As usual, look at man for the option switches.

You can see how the processes are forked from their parents by adding the f option to our ps command:

$ ps -axf | less -S

which will show a nice tree.

Try using grep via a pipe to get information about a particular process name, note that the grep itself will often match as well. Newer systems may have a command called pgrep, which is neater.

A handy interactive tool for looking at processes is top; you’ll end up using it a lot to work out what’s burning all your CPU or eating all your memory! top will show a regularly updating process list, you get back to the terminal by hitting q.

Processes can either be in the background or foreground. If the latter, the shell will not prompt again until they have finished: try running gedit and then re-focus the shell window. Your typing now isn’t registering as shell commands, it’s just appearing in the window while the editor sits there doing nothing. This is where the run command in the background syntax comes in.

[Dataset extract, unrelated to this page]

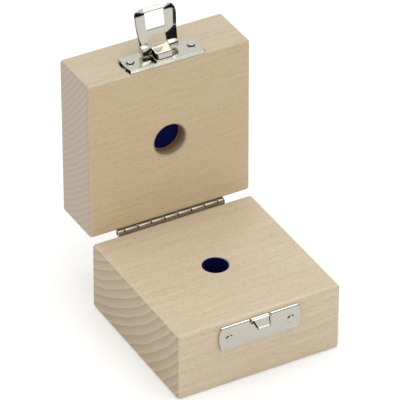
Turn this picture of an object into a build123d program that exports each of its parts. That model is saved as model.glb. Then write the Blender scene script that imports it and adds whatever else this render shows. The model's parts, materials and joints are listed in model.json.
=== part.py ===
from build123d import *
import os
from math import acos, cos, radians, sin

# A turned-out beech case for one small knob weight: a base block and a lid block, each drilled,
# joined by a continuous hinge at the back and held shut by a nickel hasp over a hooked tongue.
# Millimetres. The case stands on z = 0 with x = 0 and y = 0 through the middle of the base,
# and its front looks towards -Y. It is modelled shut, then the lid and the hasp are swung open.

# Wooden blocks
case_width = 60.0
case_depth = 59.0
base_height = 25.0
lid_height = 19.8
edge_radius = 1.2
seam_gap = 0.1
lid_open_angle = 90.7

# Bores for the weight and their flocked linings
base_bore_radius = 4.5
base_bore_depth = 15.0
lid_bore_radius = 5.8
lid_bore_depth = 4.5
bore_mouth_chamfer = 0.3
sleeve_wall = 0.45
sleeve_setback = 0.4
lining_thickness = 1.0
pad_ledge = 0.3

# Continuous hinge
hinge_length = 40.0
knuckle_count = 8
knuckle_gap = 0.2
barrel_radius = 1.0
hinge_rise = 0.2
hinge_sheet = 0.4
hinge_running_clearance = 0.05
leaf_width = 8.5
leaf_notch_clearance = 0.3
roll_slit = 0.25
roll_slit_angle = 245.0

# Brads that hold the hinge leaves
brad_count = 3
brad_spacing = 15.0
brad_head_radius = 1.1
brad_head_height = 0.35
brad_shank_radius = 0.5
brad_length = 8.0

# Plates of the latch, one on each block
fitting_x = -0.3
plate_rise = 0.9
seam_edge_round = 0.85
end_edge_round = 0.6
far_edge_round = 0.3
strike_length = 30.2
strike_width = 9.0
strike_end_bulge = 1.0
strike_gap = 1.3
latch_length = 29.0
latch_width = 9.3
latch_end_bulge = 0.45
latch_gap = 0.3

# Domed nails of the plates
strike_nail_inset = 3.75
strike_nail_setback = 4.8
latch_nail_inset = 3.25
latch_nail_setback = 5.25
nail_head_radius = 1.45
nail_head_height = 0.8
nail_shank_radius = 0.7
nail_length = 10.0

# Hooked tongue folded out of the strike plate
tongue_sheet = 0.5
tongue_root_width = 6.75
tongue_tip_width = 4.5
tongue_fold_radius = 0.5
tongue_angle = 36.0
tongue_run = 2.6
tongue_curl_radius = 0.9
tongue_curl_angle = 50.0
tongue_notch_width = 0.8
tongue_notch_depth = 1.2

# Hasp, a stamped frame with dished sides, and the pin that it turns on
pivot_height = 2.8
pivot_setback = 6.55
hasp_pin_radius = 0.7
hasp_sheet = 0.6
hasp_foot_half_width = 6.65
hasp_half_width = 7.75
hasp_widest_at = 9.5
hasp_taper = 0.05
hasp_rim_height = 1.3
hasp_bend_radius = 1.9
window_half_width = 3.55
window_near = 6.45
window_far = 12.5
window_corner_radius = 0.5
crossbar_width = 2.0
finger_lip_from = 11.7
finger_lip_radius = 1.4
finger_lip_angle = 60.0
finger_lip_run = 2.0
finger_lip_bow = 12.0
finger_lip_corner = 2.0
eye_slit = 0.3
eye_slit_angle = 33.0
hasp_open_angle = 100.6

# Spring tab rolled up from the latch plate round the hasp's pin
tab_sheet = 0.5
tab_half_width = 3.0
tab_running_clearance = 0.04
tab_root_slope = 13.0
tab_top_slope = 10.0
tab_ridge_setback = 2.85
tab_front_setback = 1.6
tab_front_height = 0.2
tab_fold_radius = 0.5
tab_side_clearance = 0.25
slot_side_clearance = 0.75
slot_near = 2.8
slot_far = 7.8

# Places that follow from the sizes
lid_floor = base_height + seam_gap
front_y = -case_depth / 2
back_y = case_depth / 2
hinge_axis_y = back_y + barrel_radius
hinge_axis_z = base_height + hinge_rise
hinge_bore_radius = barrel_radius - hinge_sheet
hinge_pin_radius = hinge_bore_radius - hinge_running_clearance
leaf_notch = barrel_radius + leaf_notch_clearance
eye_radius = hasp_pin_radius + hasp_sheet
eye_start = tab_half_width + tab_side_clearance
hasp_low = eye_radius - hasp_rim_height
hasp_outer_bend = hasp_bend_radius + hasp_sheet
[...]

Close gedit with a click (or highlight the terminal and press Ctrl-c to kill the foreground process), then try it again with:

$ gedit &

The terminal might get some messages written to it by gedit, but you should still be able to run commands: gedit is in the background. If you forget to put the & on the end, you can pause the foreground process with Ctrl-z, and then put it into the background with bg. The corresponding command fg will bring the most recent backgrounded command into the foreground. If a foreground process locks up so badly that you can’t even background it, you open another terminal and use a combination of ps and the kill or pkill commands to kill the offending process or its parent.